Lately, all we’ve heard about are patent wars. Mostly between Samsung, Apple, Motorola and Microsoft. Now Google was being investigated, and it turned out that Google cannot seek a ban on imports if a company infringes on their Standards-essential patents. Today the US Patent and Trademark Office along with the US Department of Justice weighed in on this debate. Both agencies released a joint statement yesterday speaking about how sales bans aren’t usually the right solution.
The USPTO does not have any power to control how these patents are used in courtrooms across the country, their insight and opinions on the subject are obviously important. The department of Justice is the executive agency charged with protecting US consumers and promoting fair competition. Now this is no surprise that the primary emphasis of the joint statement centers around the concern of patent owners using these types of patents to improperly “gain market power and potentially take advantage of it by engaging in patent hold-up.”

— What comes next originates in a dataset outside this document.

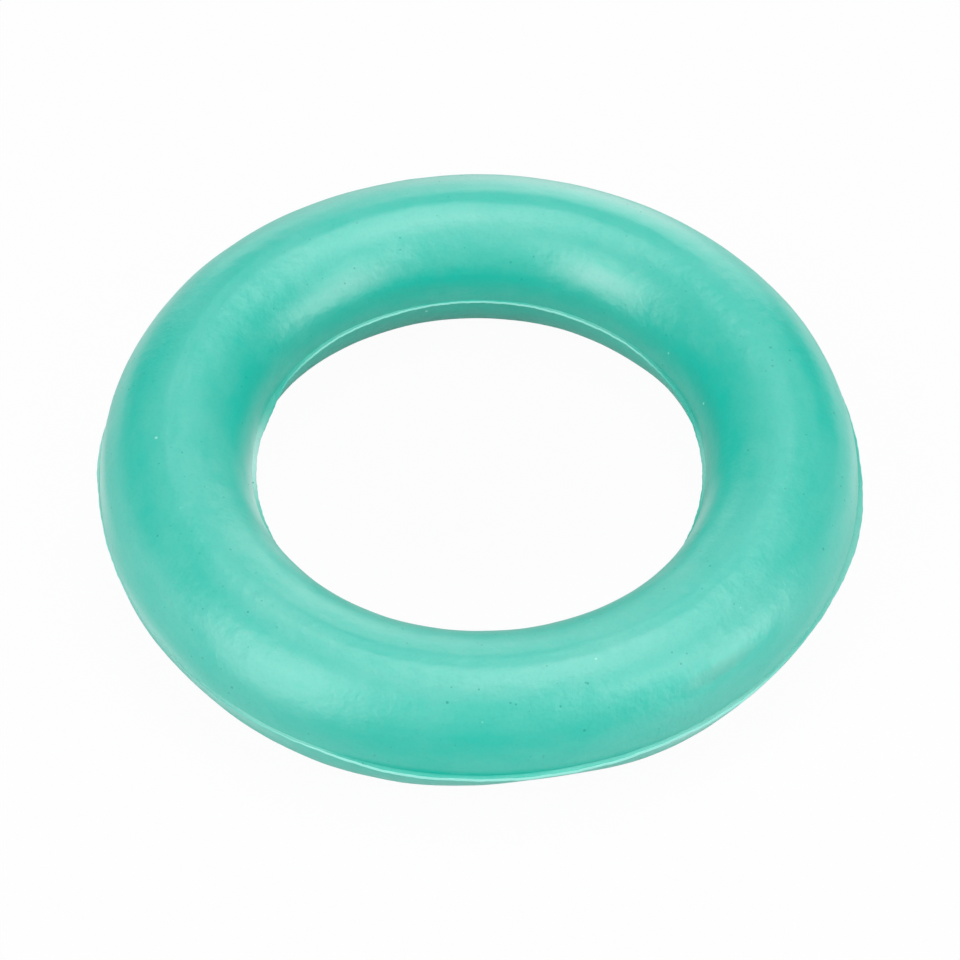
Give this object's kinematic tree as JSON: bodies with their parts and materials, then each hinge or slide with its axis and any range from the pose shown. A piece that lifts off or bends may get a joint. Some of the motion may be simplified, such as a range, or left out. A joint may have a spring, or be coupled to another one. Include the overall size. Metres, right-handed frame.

The goal of this joint statement is to provide the ITC and others with legal justifications needed to deny sales bans when standards-essential patents are involved. But this won’t apply in all circumstances. The 10-page statement (linked in the source link below), does not promote an absolute rule that sales bans are always unavailable. It is argued that an injunction or exclusion order may still be applicable in these cases where a potential licensee “is unable to or refuses” to take the license under FRAND terms.
So there you have it. Both the Department of Justice and the US Patent and Trademark Office views on sales bans from infringing on standards-essential patents. For those that don’t know what those kinds of patents are, they are patents that are almost necessary to be used in a product. And the manufacturer with the patent has to license it out instead of suing the company infringing or applying for a sales injunction.